Back home, barring IT, technology, consumer durables indexes, all sectoral indices dropped with FMCG, oil & gas, PSU, power, real-estate, banks sectors leading declines on BSE.
Among key Sensex stocks, ONGC dropped 3%, ITC and HUL were down over 2.5% each, Bharti Airtel declined 1.2% , BHEL declined 2%, among banks, SBI and ICICI Bank dropped 1.5% each while Reliance Industries fell 1.2% on BSE.
Among gainers, Infosys gained 16%, Wipro and TCS rose 4-5% while Sterlite Industries was up 1% on BSE.
Shares of information technology (IT) companies are in focus after Infosys has reported a better-than-expected net profit for the third quarter ended December 2012 (Q3) and upped its full year guidance.

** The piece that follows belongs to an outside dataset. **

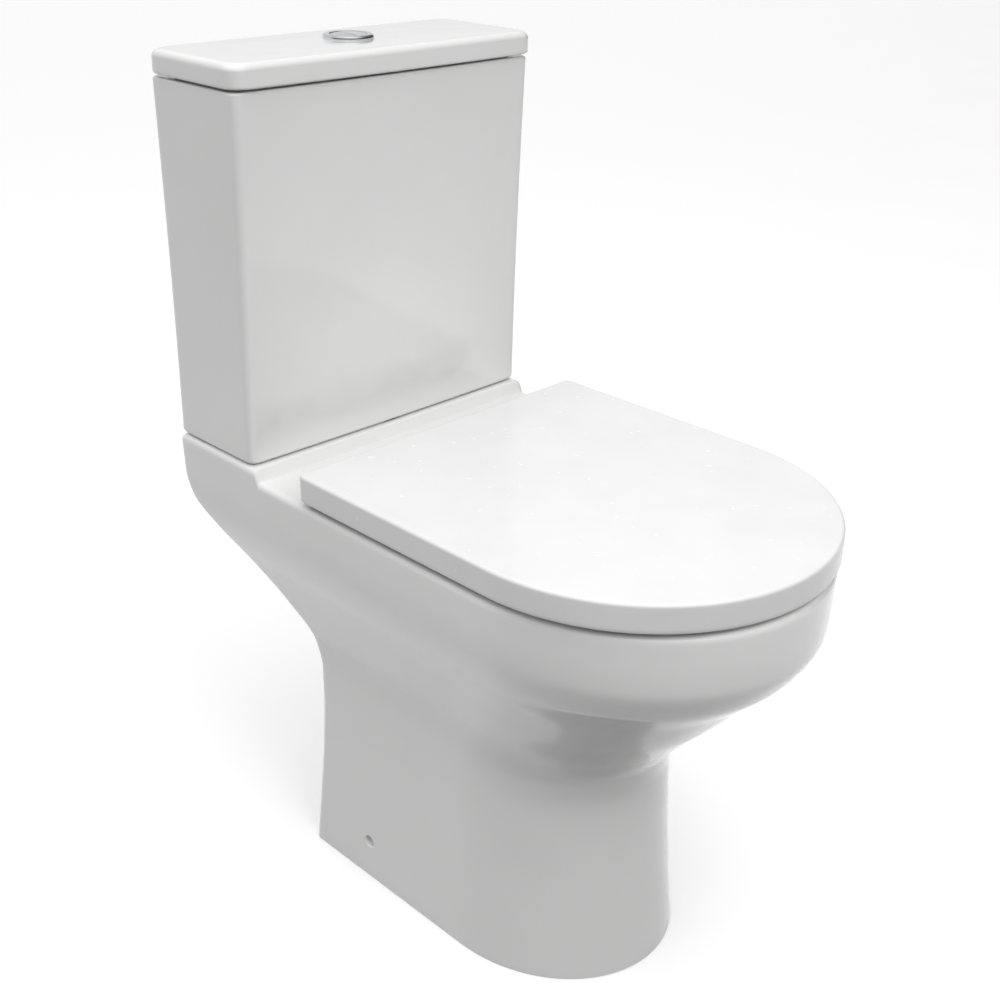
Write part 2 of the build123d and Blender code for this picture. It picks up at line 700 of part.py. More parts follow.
with BuildPart() as hinge_posts:
    for centre in post_centres():
        tube(centre, hinge_y, pan_height, pan_height + 3, 16)
        block(centre - post_half_width, centre + post_half_width, hinge_y - 5, hinge_y + 5,
              pan_height + 2, hinge_height)
        bar_along_x(centre - post_half_width, centre + post_half_width, hinge_y, hinge_height, post_reach)
        bar_along_x(centre - 20, centre + 20, hinge_y, hinge_height, pin_radius, mode=Mode.SUBTRACT)
        tube(centre, hinge_y, pan_height - 1, pan_height + 11, 3, mode=Mode.SUBTRACT)
finish(hinge_posts, "hinge_posts")

with BuildPart() as hinge_pins:
    for centre in post_centres():
        bar_along_x(centre - lug_in - 7, centre + lug_in + 7, hinge_y, hinge_height, pin_radius)
finish(hinge_pins, "hinge_pins")

with BuildPart() as hinge_studs:
    for centre in post_centres():
        tube(centre, hinge_y, 395, pan_height + 11, 3)
finish(hinge_studs, "hinge_studs")

with BuildPart() as hinge_bushes:
    for centre in post_centres():
        tube(centre, hinge_y, 440, pan_height, seat_hole_radius - 0.1, 3)
        tube(centre, hinge_y, 436, 440, 12, 3)
finish(hinge_bushes, "hinge_bushes")

with BuildPart() as hinge_nuts:
    for centre in post_centres():
        tube(centre, hinge_y, 422, 436, 9, 3)
        block(centre - 15, centre + 15, hinge_y - 2, hinge_y + 2, 422, 430)
        tube(centre, hinge_y, 421, 437, 3, mode=Mode.SUBTRACT)
finish(hinge_nuts, "hinge_nuts")
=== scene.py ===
"""Close coupled toilet: glazed china, seat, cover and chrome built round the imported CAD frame."""
import json
from math import acos, atan2, cos, pi, radians, sin, sqrt

import bmesh
import bpy
from mathutils import Matrix, Vector


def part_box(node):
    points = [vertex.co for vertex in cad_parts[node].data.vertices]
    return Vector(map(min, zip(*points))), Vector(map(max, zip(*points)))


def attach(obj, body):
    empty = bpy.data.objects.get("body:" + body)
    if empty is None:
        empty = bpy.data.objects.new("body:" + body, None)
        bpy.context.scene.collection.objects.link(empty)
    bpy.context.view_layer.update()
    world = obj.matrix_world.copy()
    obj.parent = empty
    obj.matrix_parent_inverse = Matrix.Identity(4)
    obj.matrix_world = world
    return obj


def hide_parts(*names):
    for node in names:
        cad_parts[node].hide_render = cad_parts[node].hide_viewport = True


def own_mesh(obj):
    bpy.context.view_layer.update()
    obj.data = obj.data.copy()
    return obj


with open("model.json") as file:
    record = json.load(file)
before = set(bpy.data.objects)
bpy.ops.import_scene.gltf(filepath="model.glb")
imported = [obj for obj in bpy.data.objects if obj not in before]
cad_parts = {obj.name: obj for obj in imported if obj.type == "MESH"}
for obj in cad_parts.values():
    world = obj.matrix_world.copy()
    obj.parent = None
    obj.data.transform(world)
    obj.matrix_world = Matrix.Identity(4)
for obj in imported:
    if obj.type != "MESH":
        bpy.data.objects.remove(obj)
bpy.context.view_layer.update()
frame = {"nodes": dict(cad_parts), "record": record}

MM = 0.001


# ------------------------------------------------------------------ the frame's own sizes, in mm
def span(node):
    """Lowest and highest corner of a CAD node, in millimetres."""
    low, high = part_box(node)
    return Vector(low) / MM, Vector(high) / MM


tank_low, tank_high = span("cistern_tank")
lid_low, lid_high = span("cistern_lid")
cover_low, cover_high = span("seat_cover")
ring_low, ring_high = span("seat_ring")
posts_high = span("hinge_posts")[1]
pins_low, pins_high = span("hinge_pins")
bezel_low, bezel_high = span("button_bezel")
button_low, button_high = span("full_flush_button")
shank_low, shank_high = span("fill_valve_body")

back = tank_high.y                          # the plane that the cistern backs onto
flush_y = (bezel_low.y + bezel_high.y) / 2
hinge_y = (pins_low.y + pins_high.y) / 2
hinge_z = (pins_low.z + pins_high.z) / 2
post_foot_radius = 16.0                     # the round foot is the widest part of a hinge post
hinge_x = posts_high.x - post_foot_radius
hinge_knuckle = 6.0                         # both the radius and half the width of an eye
hinge_bore = 3.05
inlet_x = (shank_low.x + shank_high.x) / 2
coupling_x = 82.0                           # the two bolts between cistern and pan
mounts = {mount["name"]: mount for mount in frame["record"]["mounts"]}


def from_wall(distance):
    return back - distance


# ------------------------------------------------------------------ mesh helpers
def new_object(name, mesh):
    piece = bpy.data.objects.new(name, mesh)
    bpy.context.scene.collection.objects.link(piece)
    return piece


def from_bmesh(name, bm):
    """A finished object, in metres, from a bmesh in millimetres."""
    bmesh.ops.recalc_face_normals(bm, faces=bm.faces)
    bmesh.ops.scale(bm, vec=(MM, MM, MM), verts=bm.verts)
    mesh = bpy.data.meshes.new(name)
    bm.to_mesh(mesh)
    bm.free()
    for polygon in mesh.polygons:
        polygon.use_smooth = True
    return new_object(name, mesh)


def skin(bm, rings, closed=False):
    """Quads between rings of equally many points; ends are capped unless the rings close."""
    loops = [[bm.verts.new(point) for point in ring] for ring in rings]
    count = len(rings[0])
    pairs = list(zip(loops, loops[1:]))
    if closed:
        pairs.append((loops[-1], loops[0]))
    for lower, upper in pairs:
        for i in range(count):
            j = (i + 1) % count
            bm.faces.new((lower[i], lower[j], upper[j], upper[i]))
    if not closed:
        bm.faces.new(loops[0])
        bm.faces.new(loops[-1])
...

Infosys has rallied 13% to Rs 2,628, its sharpest single day gain in past one decade on the Bombay Stock Exchange (BSE). Tata Consultancy Services (TCS), Wipro, Mahindra Satyam, Hexaware Technologies, CMC and Tech Mahindra are trading higher by 2-4%.

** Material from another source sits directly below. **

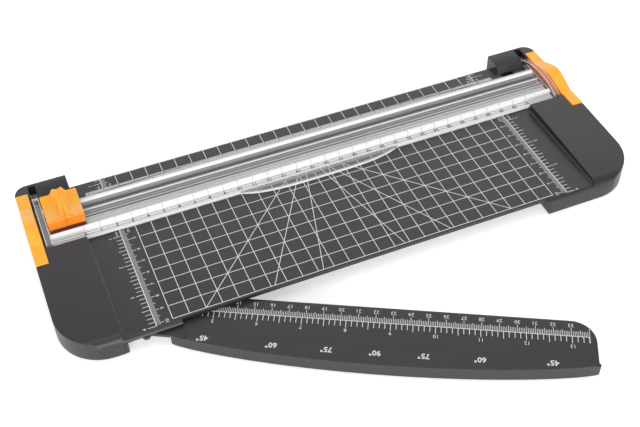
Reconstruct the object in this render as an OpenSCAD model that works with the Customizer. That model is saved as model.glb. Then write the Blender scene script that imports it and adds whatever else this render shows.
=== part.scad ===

The other key notable movers are, Scooters India that has locked in lower circuit of 5% at Rs 40.25 on reports that the government deferred the revival plan of the company.
Parkeh Aluminex has tanked 10% to Rs 183, locked in maximum lower permissible limit for second day in a row after the company said Mr Amitabh Parekh, the founder chairman and managing director of the company expired on January 06, 2013
The broader markets declined with mid-caps and small-caps falling 1% each on BSE.
The market breadth was negative. Out of 2,922 stocks traded, 1,819 stocks declined compared to 959 advances on BSE.